Tesla is uniquely placed to take advantage of Norway’s market. It appeals to Norwegian drivers for several reasons. The Model S’s stylish design and superb safety ratings are among them. More important is its range, advertised at about 400 km. “If you look what could be used as your number one vehicle, then it’s only Tesla which is in that area,” says John Thomas Sørhaug, who heads KPMG’s automotive sector in Norway. That is an attractive proposition for many Norwegians, and also one that has the potential to silence critics of Norway’s incentive regime for electric vehicles.

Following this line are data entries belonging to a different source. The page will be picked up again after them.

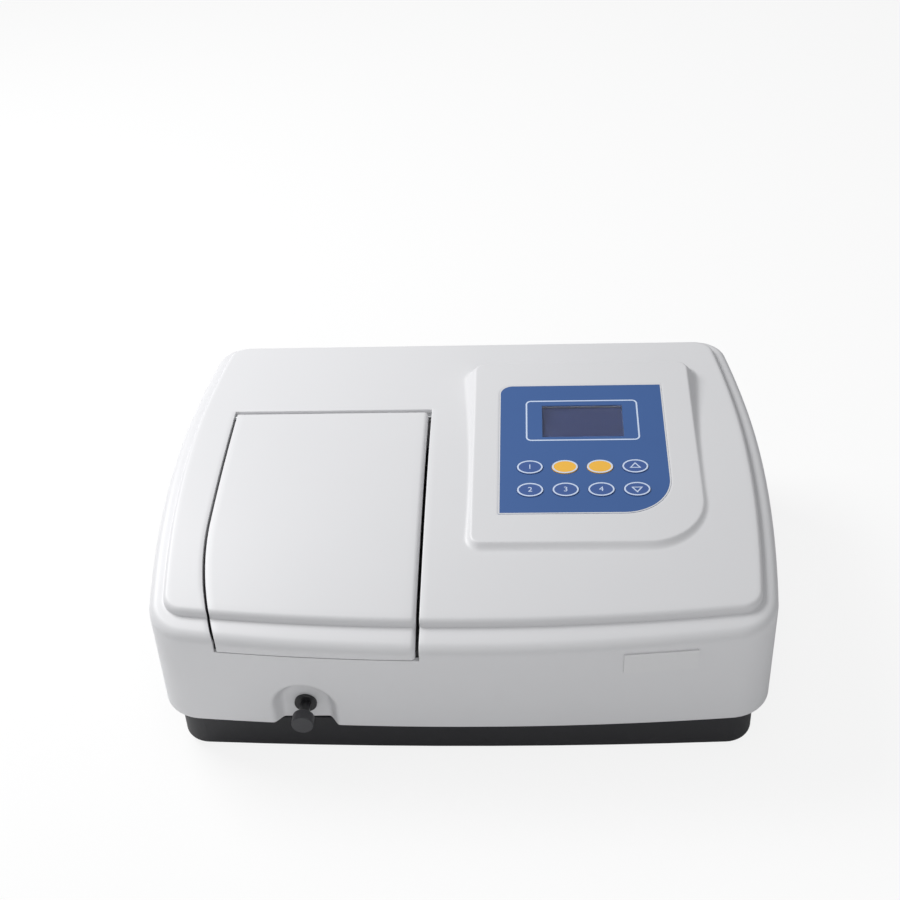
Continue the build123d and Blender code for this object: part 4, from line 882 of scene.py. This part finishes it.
def fill_rear_wall(holes, rings, material):
    """Flat walls in the back wall's holes, one open for the rear panel, one slotted for the fan."""
    levels = vent_centre[1] + vent_pitch * (np.arange(vent_slots) - (vent_slots - 1) / 2)
    slot_corner = vent_slot[1] / 2 * slot_round_share
    openings = {
        "panel": [rounded_box(panel_cut, panel_cut_corner)],
        "vent": [rounded_box(box_around((vent_centre[0], z), vent_slot), slot_corner) for z in levels],
    }

    def rear_place(across, up, out):
        """Lays a flat piece on the inside of the cover's back."""
        return np.stack([across, case_back - out, up], axis=-1)

    for (r0, r1), (c0, c1), name in holes:
        low_x, high_x = rings[r0, c1, 0], rings[r0, c0, 0]
        low_z, high_z = rings[r0, c0, 2], rings[r1, c0, 2]
        corners = [(low_x, low_z), (high_x, low_z), (high_x, high_z), (low_x, high_z)]
        loops = [np.array(corners), *openings[name]]
        insert = flat_piece(name + "_wall", loops, wall, rear_place, material, "chassis")


class LidRows:
    """Rows of the lid's skin, each where a path y(x) on the case meets the lid's columns.

    A column keeps its share of the way from the lid's curved left edge to its straight right
    edge. The last few columns on each side turn down along a circle.
    """

    def __init__(self):
        left, right = lid_left_places, lid_right_places
        middle = np.linspace(0, 1, lid_across_steps + 1)
        between = left[-1] * (1 - middle) - right[0] * middle
        self.share = np.concatenate([np.zeros(len(left) - 1), middle, np.ones(len(right) - 1)])
        self.offset = np.concatenate([left[:-1], between, -right[1:]])
        self.drop = np.zeros(len(self.share))
        self.drop[: len(left)] = rounded_edge(left, seam_edge)
        self.drop[-len(right) :] = rounded_edge(right, lid_right_edge)
        self.rows = []

    def across(self, y):
        """Where the columns lie at a place along the case."""
        return (1 - self.share) * lid_left_edge(y) + self.share * lid_right + self.offset

    def add(self, path, height, turn=math.pi / 2):
        """Adds the row on this path y(x) with this height z(y), its sides falling along the turn."""
        x = self.across(np.full(len(self.share), lid_sweep_end))
        for _ in range(lid_settle_rounds):
            x = self.across(path(x))
        y = path(x)
        z = height(y) - self.drop * math.sin(turn)
        self.rows.append(np.column_stack([x, y + self.drop * math.cos(turn), z]))


def constant(value):
    """A path or height that is the same everywhere."""
    return lambda place: np.full_like(place, value)


def lid_rows():
    """The lid's rows: bottom edge, wall, shoulder, ledge, step, plateau and hinge roll."""
    low, high, step = case_outline(rim_level), case_outline(top_level), plateau_outline()
    skin = LidRows()

    def wall_path(z, inset=0.0):
        """The path on the case's wall at a height, this far inside it."""
        part = (z - rim_level) / (top_level - rim_level)
        return lambda x: low.front_y(x) + part * (high.front_y(x) - low.front_y(x)) + inset

    def step_path(inset):
        """The path this far inside the plateau's edge."""
        return lambda x: step.front_y(x) + inset

    def below_top(fall):
        """The height this far below the plateau's."""
        return lambda y: top_height(y) - fall

    wall_top = ledge_height(lid_wall_top_y) - shoulder_fillet
    for rise, inset, _ in fillet(lid_bottom_edge, bottom_turns):
        skin.add(wall_path(lid_bottom + rise, inset), constant(lid_bottom + rise), 0.0)
    z = (lid_bottom + wall_top) / 2
    skin.add(wall_path(z), constant(z), 0.0)
    for inset, fall, turn in fillet(shoulder_fillet, (0.0, *quarter)):
        skin.add(wall_path(wall_top, inset), below_top(step_height + fall), turn)
    inner = wall_path(wall_top, shoulder_fillet)
    for part in ledge_shares:
        skin.add(lambda x: inner(x) + part * (step.front_y(x) - step_root - inner(x)), ledge_height)
    for rise, back, turn in fillet(step_root, root_quarter):
        skin.add(step_path(-back), lambda y: ledge_height(y) + rise, math.pi / 2 - turn)
    for inset, fall, turn in fillet(plateau_fillet, quarter):
        skin.add(step_path(inset), below_top(fall), turn)
    hinge_y = lid_back - hinge_roll
    for part in np.linspace(0, 1, lid_length_steps + 1)[1:]:
        skin.add(lambda x: (step.front_y(x) + plateau_fillet) * (1 - part) + part * hinge_y, top_height)
    for angle in hinge_turns:
        z = top_level - hinge_roll + hinge_roll * math.cos(angle)
        skin.add(constant(hinge_y + hinge_roll * math.sin(angle)), constant(z))
    return np.array(skin.rows)


def make_lid(material, thickness):
    """The sample lid: one skin over the case's surfaces, given its thickness inward."""
    points = lid_rows()
    lid = surface("moulded_lid", points.reshape(-1, 3), quads(*points.shape[:2]), material, "lid")
    thick = lid.modifiers.new("Thickness", "SOLIDIFY")
    thick.thickness = thickness
    thick.offset = -1.0
    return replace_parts(lid, "sample_lid")


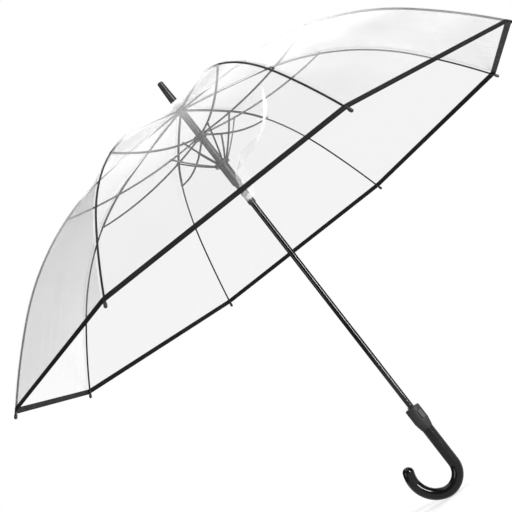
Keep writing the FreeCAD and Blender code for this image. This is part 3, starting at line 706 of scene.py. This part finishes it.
floorLook = {
    "radius": 14,
    "below": 0.0005,  # the handle
    "tone": (0.92, 0.95),
    "fadeFrom": 0.15,  # from the shaft outwards it turns into the white of the room
    "fadeTo": 1.4,
    "leastGlow": 0.55,
}


def makeFloor():
    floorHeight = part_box("handle")[0].z - floorLook["below"]
    bm = bmesh.new()
    bmesh.ops.create_circle(bm, cap_ends=True, segments=96, radius=floorLook["radius"])
    bmesh.ops.translate(bm, verts=bm.verts, vec=(0, 0, floorHeight))
    mesh = bpy.data.meshes.new("floor")
    bm.to_mesh(mesh)
    bm.free()
    floor = bpy.data.objects.new("floor", mesh)
    bpy.context.scene.collection.objects.link(floor)
    material, tree, output = newMaterial("floor")
    tone = remap(tree, speckle(tree, objectPoints(tree), 1.5), 0.3, 0.7, *floorLook["tone"])
    sockets = {"Color": addNode(tree, "ShaderNodeCombineColor", {0: tone, 1: tone, 2: tone}).outputs[0]}
    matt = addNode(tree, "ShaderNodeBsdfDiffuse", sockets)
    away = addNode(tree, "ShaderNodeVectorMath", {0: objectPoints(tree)}, operation="LENGTH")
    reach = (floorLook["fadeFrom"], floorLook["fadeTo"])
    fade = remap(tree, away.outputs["Value"], *reach, floorLook["leastGlow"], 1.0)
    glow = addNode(tree, "ShaderNodeEmission", {"Strength": 1.0})
    floorMix = addNode(tree, "ShaderNodeMixShader", {0: fade, 1: matt.outputs[0], 2: glow.outputs[0]})
    tree.links.new(floorMix.outputs[0], output.inputs["Surface"])
    mesh.materials.append(material)


materials = {name: paintedMaterial(name, look) for name, look in solidLooks.items()}
materials.update({name: clearMaterial(name, look) for name, look in clearLooks.items()})
materials["hem_black"] = hemMaterial()
materials["film_join"] = joinMaterial()
print("materials made:", len(materials))

for part in frame["record"]["subparts"]:
    node = frame["nodes"][part["node"]]
    node.data.materials.clear()
    node.data.materials.append(materials[part["material_slot"]])
print("frame parts painted")

makeCamera()
makeLights()
makeWorld()
makeFloor()
print("stage made")

for rib in range(ribShape["count"]):
    makeFilm(rib)
    makeHem(rib)
makeCap()
makeSnap()
makeStrap()
print("canopy made")

settings = bpy.context.scene.view_settings
settings.view_transform = "Standard"
settings.look = "None"
bpy.context.scene.cycles.transparent_max_bounces = 48
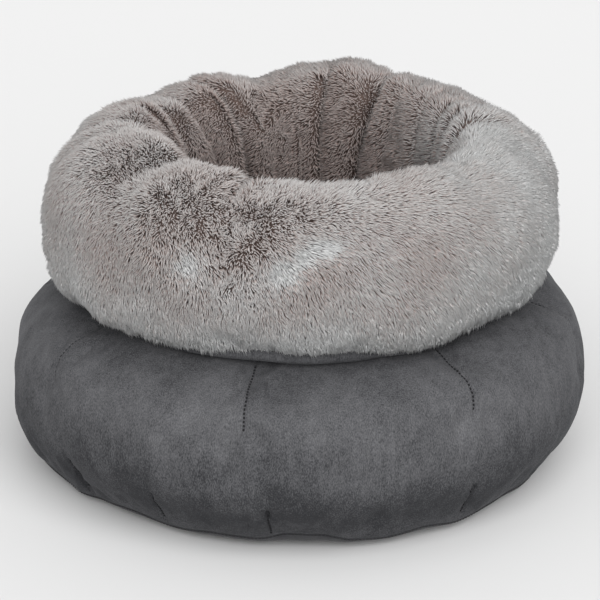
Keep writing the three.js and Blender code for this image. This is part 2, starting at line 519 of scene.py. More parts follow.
@dataclass(frozen=True)
class Pile:
    """Long plush: slender bent locks that stand on a sheet, lean, droop and bunch together."""

    length: float = 9.5 * MM
    width: float = 1.0 * MM
    spacing: float = 1.06 * MM
    tuft: float = 2.5 * MM
    gather: float = 0.17
    unruly: float = 0.27
    droop: float = 0.34
    drift: float = 0.32
    tone: float = 0.45
    mottle: float = 0.055
    speckle: float = 0.09
    calm_flat: float = 0.42
    # painted sheen: lighter tone where the pile lies smooth and where it is brushed flat
    flat_painted_sheen: float = 0.42
    brushed_painted_sheen: float = 0.3
    seed: int = 1

    def grown(
        self, name: str, sheet: Sheet, rows: Pair, arc: Pair, body: str,
        lie: Lie = EVEN, shade: float = 0.0,
    ) -> Piece:
        """Plants the pile on part of a sheet, as one mesh of bent spindles.

        Each lock is two points and a three-sided knee between them. Its root is jittered
        off an even grid, its tip leans towards its tuft's middle, and its map coordinates
        are its tone across and root to tip along.

        Args:
            name: the piece's name.
            sheet: the backing cloth, with evenly spaced columns.
            rows: the share of its rows to cover, from and to.
            arc: the angles to cover, in degrees, from and to.
            body: the CAD body that it moves with.
            lie: how it lies over the sheet.
            shade: painted shade added to the tone, darker below 0.

        Returns:
            The new object.
        """
        draw = np.random.default_rng(self.seed + int(round((arc[0] + 360) * 7 + rows[0] * 1000)))
        row, angle = self.roots(sheet, rows, arc, draw)
        root = sheet.at(row, angle)
        tiny = 2e-3
        up = sheet.at(np.minimum(row + tiny, 1), angle) - sheet.at(np.maximum(row - tiny, 0), angle)
        turn = sheet.at(row, angle + tiny) - sheet.at(row, angle - tiny)
        normal = np.cross(turn, up)
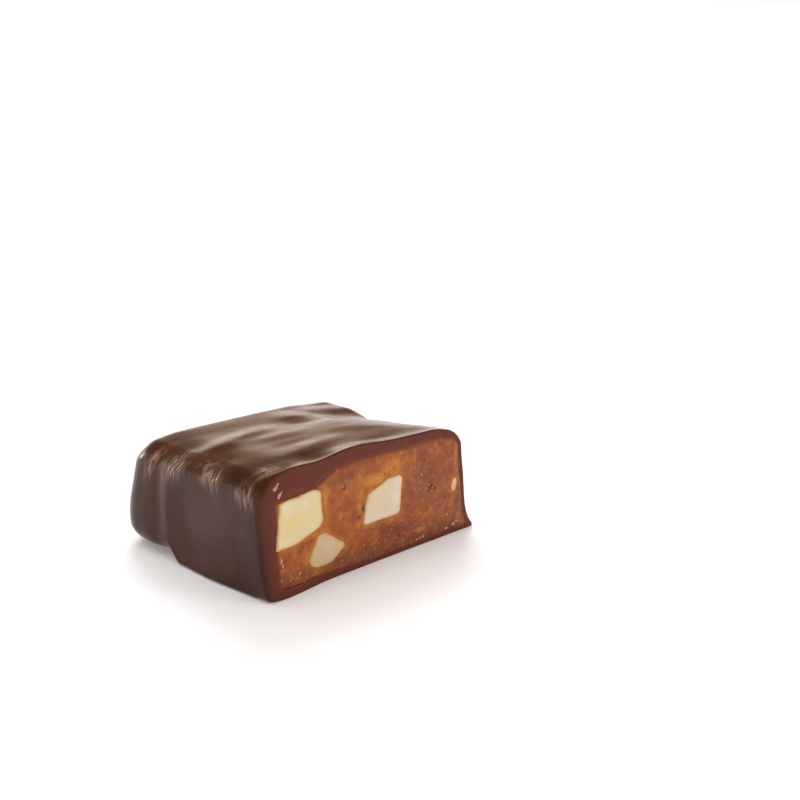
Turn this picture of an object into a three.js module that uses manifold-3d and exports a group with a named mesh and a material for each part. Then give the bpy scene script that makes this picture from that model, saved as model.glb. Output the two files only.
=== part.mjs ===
// Half of a chocolate-coated butter toffee bar with macadamia pieces, cut across its middle.
// Millimetres. x runs along the cut, y from the cut face to the rounded uncut end, z up from the table.
// The coat is one shell round a slab of soft toffee, open at the cut; the nut pieces sit in the toffee.

import * as THREE from "three";
import { mergeVertices } from "three/addons/utils/BufferGeometryUtils.js";
import Module from "manifold-3d";

// ---- Driving dimensions of the bar ----
const HALF_LENGTH = 25.2; // from the cut face to the uncut end
const WIDTH = 31.2; // between the sides, before the foot and the bulges
const HEIGHT = 14.0; // middle height of the top, before its slope and ripples
const SIDE_SHIFT = -0.3; // the sides' middle, off the middle of the cut
const GAP = 0.25; // clearance between pieces that touch

// ---- The coat's outside ----
const CUT_Y = -HALF_LENGTH / 2;
const END_Y = HALF_LENGTH / 2;
const PLAN_RADIUS = 3.2; // upright corners at the uncut end
const END_TOP_RADIUS = 3.4; // top edge of the uncut end
const END_FOOT_RADIUS = 1.4; // bottom edge of the uncut end
const SHOULDER_LEFT = 2.5;
const SHOULDER_RIGHT = 2.3;
const FOOT_RIGHT_RADIUS = 0.7;
const FOOT_LEFT_RADIUS = { cut: 1.0, behind: 0.5, over: 2.5 }; // rounder at the cut, for a short stretch
// The left foot ends in a step: past it the edge is rounder, and lifted off the table, most by the step.
const UNDERCUT = { start: 2.2, full: 4.7, end: 8.2, radius: 1.9, lift: 0.85, stays: 0.35 };

// ---- The top's slope and swells ----
const CUT_TOP = { middle: 14.57, fall: 0.05, cornerFall: 0.7 }; // height at the cut, falling to the right
const END_TOP = { middle: 12.55, fall: 0.052, cornerFall: 0.5 }; // height at the uncut end
const CORNER_FROM = 10.5; // where the top turns down into its right edge
const CUT_CREST = { x: -1.5, spread: 3.6, rise: 0.42 };
const CUT_DIP = { x: -7.4, spread: 2.2, rise: -0.22 };
const CUT_FADE = { share: 0.8, from: 0.4, to: 4.5 }; // the crest and the dip die away behind the cut
// Soft waves left by the running chocolate: place, spread along and across the wave, turn and rise.
const SWELLS = [
  { x: -1, y: -13.4, along: 14, across: 1.3, turn: 0, rise: 0.4 }, // lip along the cut
  { x: 3, y: -10.4, along: 9, across: 1.2, turn: -4, rise: -0.12 }, // trough behind the lip
  { x: -3.5, y: -7.3, along: 5, across: 1.3, turn: 8, rise: 0.12 },
  { x: 9, y: -1.4, along: 5.5, across: 4.2, turn: -8, rise: 0.52 }, // broad rise of the right half
  { x: 4.5, y: -4.6, along: 3.6, across: 1.6, turn: -14, rise: 0.1 },
  { x: -3.4, y: -1, along: 4, across: 1.3, turn: -4, rise: 0.12 },
  { x: -10.5, y: 0.6, along: 3, across: 1.5, turn: 16, rise: 0.26 }, // crests across the left half
  { x: -6.2, y: 2.4, along: 4.2, across: 1.4, turn: 8, rise: 0.22 },
  { x: 2, y: 2.2, along: 3.2, across: 2.2, turn: -20, rise: -0.12 }, // dimple in the middle
  { x: 6.4, y: 6.6, along: 3.8, across: 1.7, turn: 0, rise: 0.16 },
  { x: 9.4, y: 4, along: 2, across: 2.8, turn: 10, rise: -0.2 }, // dimple near the far corner
  { x: -5, y: 8.2, along: 8, across: 1.7, turn: -4, rise: 0.06 },
  { x: 13.6, y: 5.4, along: 2, across: 1.5, turn: 0, rise: 0.2 }, // hump, dip and fall of the right edge
  { x: 14.6, y: 1.4, along: 2.4, across: 1.6, turn: 0, rise: -0.5 },
  { x: 11, y: 9.4, along: 3.2, across: 1.5, turn: 0, rise: -0.34 },
];
const SHOULDER_SCALLOPS = { first: 3.5, pitch: 7.5, depth: 0.2 }; // dents along the left shoulder
const SHOULDER_DROP = 0.12; // how far the left shoulder lies below a plain rounded one
const SHOULDER_CAMBER = { cut: 0.5, end: 0.3 }; // how far the top falls away to the left
const SIDE_DENT = { y: 6.1, spread: 1.4, depth: 0.3 }; // shallow upright dent in the left side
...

Tesla’s $73,000-price tag makes it far more expensive than other electric cars. Yet its size, speed, style and features put it in the same league as luxury BMWs and Audis—but at less than half the price. It is no surprise Norwegians are enthusiastic.

None of this has escaped Tesla’s notice. Last year, it employed five or six people in Norway. Today it has 30 and is still hiring. It has showrooms in airports and shopping malls. Service outlets are being established in Oslo, Bergen and Trondheim, some of Norway’s biggest cities. In other parts of the country, Tesla service trucks will travel to the location of the car and fix it on the spot if the problem is not major.

…And so do others

Tesla is not the only one that has noticed Norway’s advantages. Sørhaug says 2014 will see many big manufacturers bringing new electric cars to Norway, “fully aligning” supply with demand. Electric cars in Norway are on track to make up 4% of all sales this year, up a third from 2012. The country is more ambitious yet. It is aiming to cut CO2 emissions to 85 grams/km by 2020, 10gm/km lower than the EU target. To achieve that, electric vehicles need to make up 7.5% of the sales by 2015 and 10% by 2020, says Gjestvang.

If that does happen, some incentives (chief among them bus lanes) are likely to vanish. That could change the equation for buyers, and indeed for manufacturers such as Tesla. But it will be fascinating to watch.